Eleito em 2013 para o cargo e sendo o primeiro brasileiro a ocupar um posto de alto escalão em uma das entidades do sistema de Bretton Woods, Azevedo optou por uma estratégia pragmática para evitar que a OMC fosse ainda mais marginalizada. Ao invés de insistir em concluir a Rodada Doha, lançada em 2001, no mesmo formato fracassado dos últimos anos, o diplomata aceitou o desafio de fechar acordos parciais.

A tática acabou dando resultados em seus primeiros anos.
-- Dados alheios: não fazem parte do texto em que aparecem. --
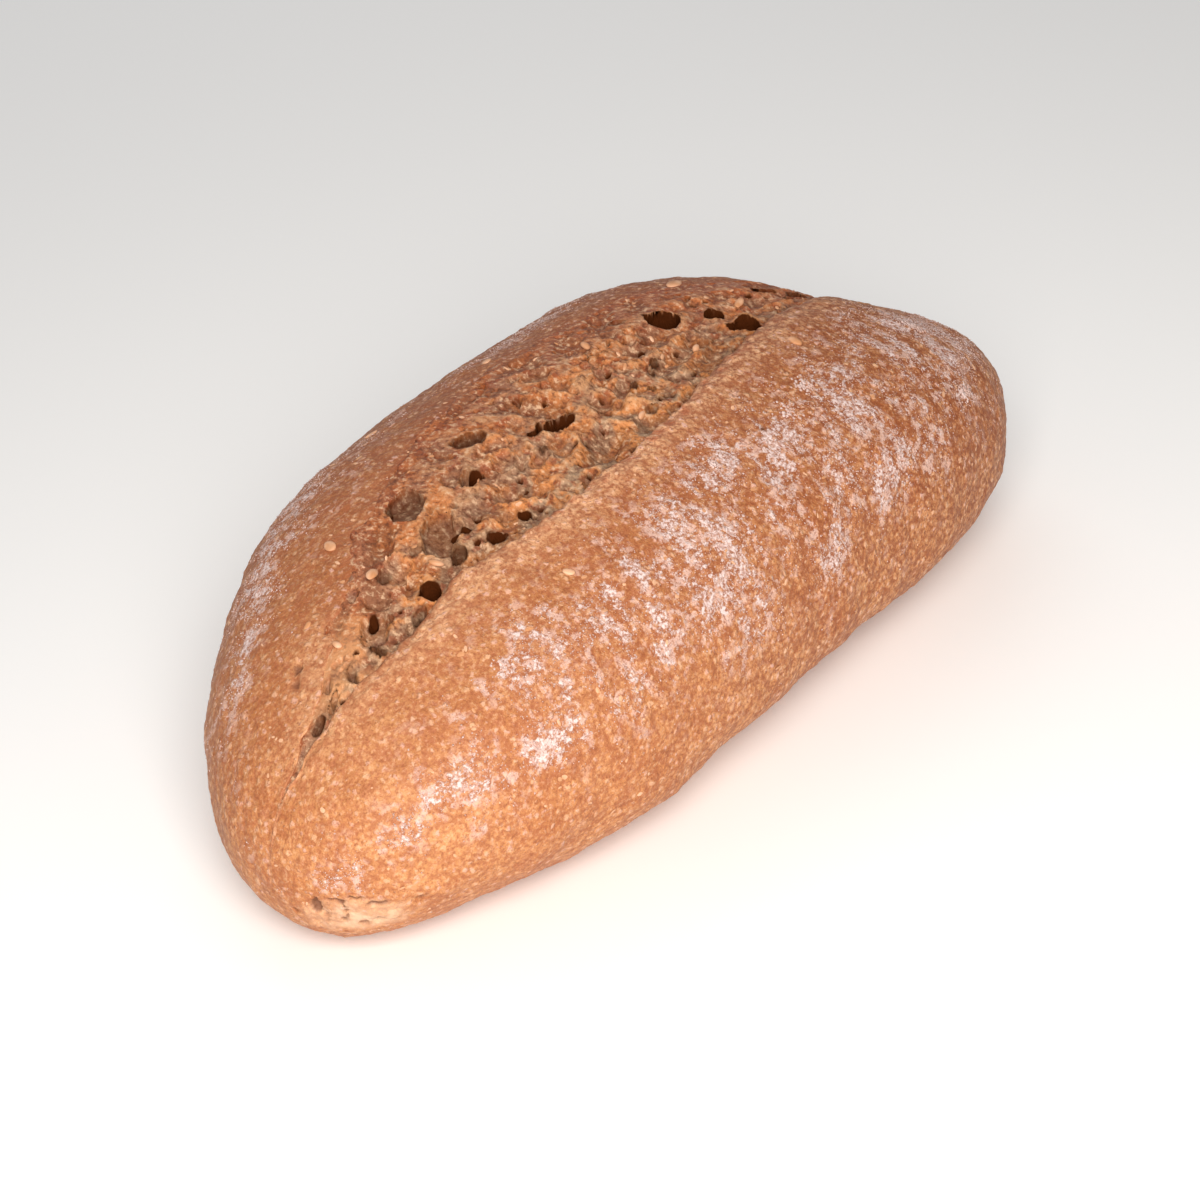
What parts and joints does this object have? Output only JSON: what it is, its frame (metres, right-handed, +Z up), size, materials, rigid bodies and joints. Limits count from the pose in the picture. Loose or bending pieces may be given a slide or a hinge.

Em uma carta indicando sua intenção de ser mantido no cargo em 2017, Azevedo afirmou que acreditava que a OMC está hoje em uma melhor situação que estava em 2013 e que isso foi atingido graças à "transparência e pragmatismo".

Mas críticos alertam que, até hoje, a OMC não lidou com um dos principais problemas no sistema internacional: o desequilíbrio criado pelos subsídios dados pelos países ricos ao setor agrícola. Se não bastasse, nos últimos anos, a China também passou a ser um dos principais alvos de críticas quanto às distorções no comércio de alimentos.

Mas se os seus primeiros quatro anos exigiram uma adequação da entidade, seu segundo mandato foi marcado pela decisão de Washington de ameaçar o sistema.

Cuidadoso antes das eleições para não irritar o governo americano e colocar em xeque sua reeleição, Azevedo optou por não criticar nem o governo americano e nem as políticas propostas. Por meses, o brasileiro insistia que precisava manter seus laços com Washington. "Queremos aprofundar nossas relações com os EUA", dizia ainda em 2017.